> **PROBLEM DETAILS**
Return the first line, the line containing "const FLOOR_FILLET = 7;", and every line between them, exactly as they stand.

> **DATASET EXTRACT**

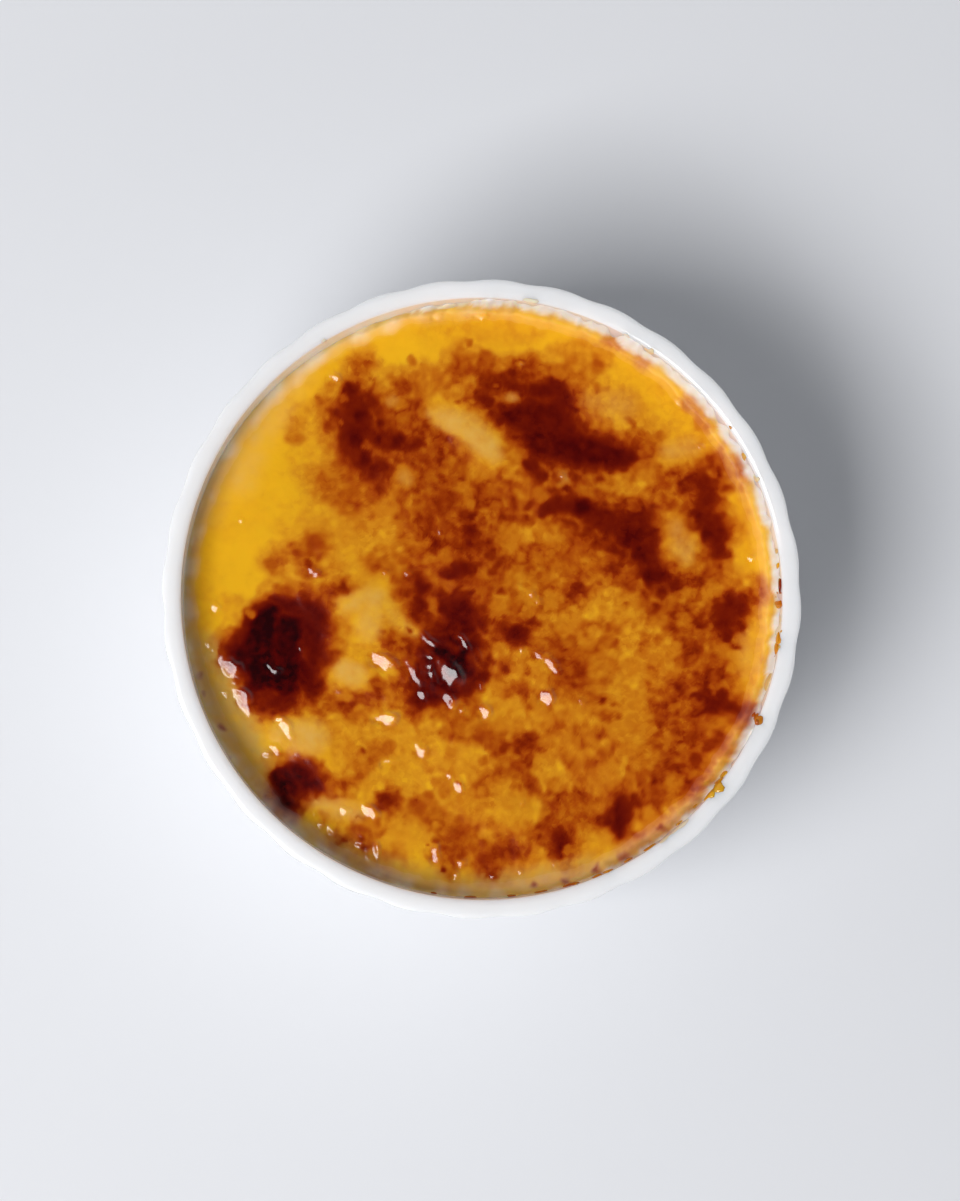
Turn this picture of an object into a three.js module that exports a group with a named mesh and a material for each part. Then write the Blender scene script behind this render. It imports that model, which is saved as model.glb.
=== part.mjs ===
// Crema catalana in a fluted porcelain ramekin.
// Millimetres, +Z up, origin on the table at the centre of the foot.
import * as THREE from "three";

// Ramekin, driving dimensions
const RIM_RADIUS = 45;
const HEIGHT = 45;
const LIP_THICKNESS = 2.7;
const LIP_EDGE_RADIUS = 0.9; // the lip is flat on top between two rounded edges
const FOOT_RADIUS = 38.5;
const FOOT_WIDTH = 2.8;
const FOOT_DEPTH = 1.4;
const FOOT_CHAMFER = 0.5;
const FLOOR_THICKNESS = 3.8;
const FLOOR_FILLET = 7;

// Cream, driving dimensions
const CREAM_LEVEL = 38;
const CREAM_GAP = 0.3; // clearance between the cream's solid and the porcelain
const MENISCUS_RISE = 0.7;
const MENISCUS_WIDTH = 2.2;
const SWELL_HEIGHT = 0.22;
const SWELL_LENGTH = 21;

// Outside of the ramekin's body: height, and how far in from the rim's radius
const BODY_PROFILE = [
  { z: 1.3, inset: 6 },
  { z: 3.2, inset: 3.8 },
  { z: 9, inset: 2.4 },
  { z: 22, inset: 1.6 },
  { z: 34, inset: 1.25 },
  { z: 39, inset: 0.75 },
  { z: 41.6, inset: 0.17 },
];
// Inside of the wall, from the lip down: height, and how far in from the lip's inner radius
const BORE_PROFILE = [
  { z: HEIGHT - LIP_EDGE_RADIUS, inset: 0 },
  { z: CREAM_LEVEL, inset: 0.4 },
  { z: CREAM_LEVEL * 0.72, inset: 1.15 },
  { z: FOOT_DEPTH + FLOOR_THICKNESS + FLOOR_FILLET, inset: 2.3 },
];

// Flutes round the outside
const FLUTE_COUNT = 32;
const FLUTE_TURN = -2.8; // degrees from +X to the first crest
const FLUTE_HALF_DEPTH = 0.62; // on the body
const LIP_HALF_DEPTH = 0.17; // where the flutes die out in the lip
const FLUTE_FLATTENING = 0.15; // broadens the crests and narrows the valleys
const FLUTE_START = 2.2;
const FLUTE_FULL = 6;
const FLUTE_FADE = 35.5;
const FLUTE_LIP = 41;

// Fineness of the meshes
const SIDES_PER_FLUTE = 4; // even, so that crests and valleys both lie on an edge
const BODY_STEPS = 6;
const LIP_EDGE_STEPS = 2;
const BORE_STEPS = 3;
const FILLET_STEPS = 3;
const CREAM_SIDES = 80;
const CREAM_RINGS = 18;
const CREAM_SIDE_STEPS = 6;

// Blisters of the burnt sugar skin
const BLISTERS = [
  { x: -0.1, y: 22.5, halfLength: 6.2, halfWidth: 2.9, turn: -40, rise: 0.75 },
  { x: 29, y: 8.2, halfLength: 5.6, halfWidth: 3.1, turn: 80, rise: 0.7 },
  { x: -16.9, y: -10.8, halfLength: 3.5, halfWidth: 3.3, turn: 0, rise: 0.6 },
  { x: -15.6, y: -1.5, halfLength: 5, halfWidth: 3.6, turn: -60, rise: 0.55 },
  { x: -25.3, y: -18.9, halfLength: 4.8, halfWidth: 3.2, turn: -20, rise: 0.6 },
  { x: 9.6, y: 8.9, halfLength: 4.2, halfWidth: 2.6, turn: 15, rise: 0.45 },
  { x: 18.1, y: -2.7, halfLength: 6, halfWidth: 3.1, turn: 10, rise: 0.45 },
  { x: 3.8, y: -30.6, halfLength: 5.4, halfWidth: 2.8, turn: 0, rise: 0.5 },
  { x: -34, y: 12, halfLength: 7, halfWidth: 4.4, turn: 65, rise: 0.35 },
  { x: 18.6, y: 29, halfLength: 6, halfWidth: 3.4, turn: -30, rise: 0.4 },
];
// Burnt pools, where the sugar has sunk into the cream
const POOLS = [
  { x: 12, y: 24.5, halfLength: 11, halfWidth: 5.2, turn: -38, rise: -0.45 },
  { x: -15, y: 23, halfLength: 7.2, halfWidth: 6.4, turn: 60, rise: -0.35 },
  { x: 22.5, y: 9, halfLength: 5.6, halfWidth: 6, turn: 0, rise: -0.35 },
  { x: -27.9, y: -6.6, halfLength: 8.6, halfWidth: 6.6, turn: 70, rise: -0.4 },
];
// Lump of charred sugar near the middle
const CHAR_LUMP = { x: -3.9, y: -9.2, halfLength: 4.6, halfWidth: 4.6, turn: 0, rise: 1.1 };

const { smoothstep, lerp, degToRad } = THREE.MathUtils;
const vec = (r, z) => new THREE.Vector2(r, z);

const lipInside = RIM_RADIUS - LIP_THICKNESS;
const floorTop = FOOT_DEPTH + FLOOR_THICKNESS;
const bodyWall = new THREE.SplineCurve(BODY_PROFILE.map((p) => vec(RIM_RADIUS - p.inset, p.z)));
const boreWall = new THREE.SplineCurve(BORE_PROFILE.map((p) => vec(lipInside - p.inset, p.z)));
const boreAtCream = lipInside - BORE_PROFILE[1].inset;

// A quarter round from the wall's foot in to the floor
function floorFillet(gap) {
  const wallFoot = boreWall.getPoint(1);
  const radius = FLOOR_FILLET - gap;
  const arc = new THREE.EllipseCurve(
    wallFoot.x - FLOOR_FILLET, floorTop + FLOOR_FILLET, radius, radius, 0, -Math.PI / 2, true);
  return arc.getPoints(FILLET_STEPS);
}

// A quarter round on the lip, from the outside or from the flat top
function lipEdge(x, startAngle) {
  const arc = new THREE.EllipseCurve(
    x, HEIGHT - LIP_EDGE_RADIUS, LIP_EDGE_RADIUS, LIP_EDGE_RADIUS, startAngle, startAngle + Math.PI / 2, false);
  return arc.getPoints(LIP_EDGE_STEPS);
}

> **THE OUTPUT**
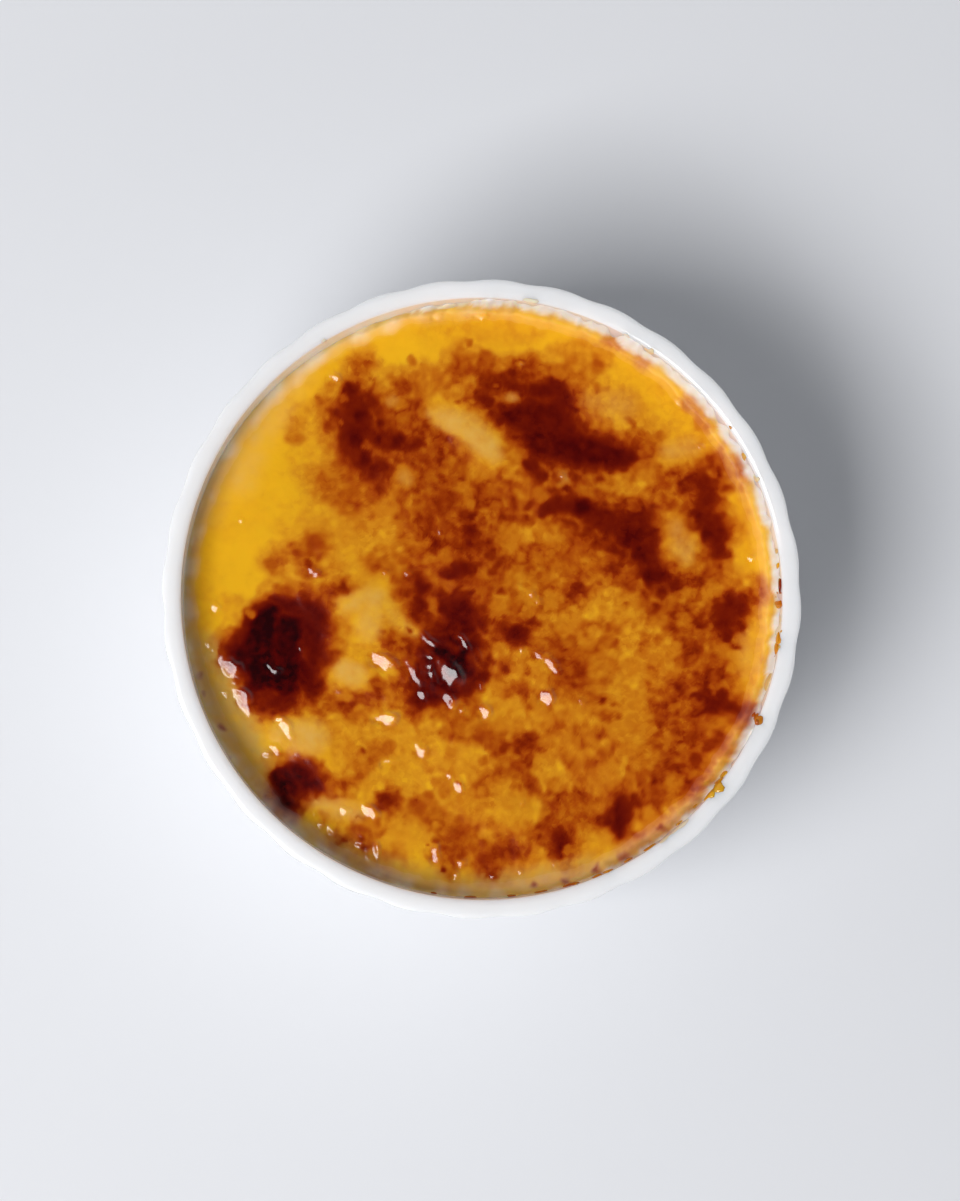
Turn this picture of an object into a three.js module that exports a group with a named mesh and a material for each part. Then write the Blender scene script behind this render. It imports that model, which is saved as model.glb.
=== part.mjs ===
// Crema catalana in a fluted porcelain ramekin.
// Millimetres, +Z up, origin on the table at the centre of the foot.
import * as THREE from "three";

// Ramekin, driving dimensions
const RIM_RADIUS = 45;
const HEIGHT = 45;
const LIP_THICKNESS = 2.7;
const LIP_EDGE_RADIUS = 0.9; // the lip is flat on top between two rounded edges
const FOOT_RADIUS = 38.5;
const FOOT_WIDTH = 2.8;
const FOOT_DEPTH = 1.4;
const FOOT_CHAMFER = 0.5;
const FLOOR_THICKNESS = 3.8;
const FLOOR_FILLET = 7;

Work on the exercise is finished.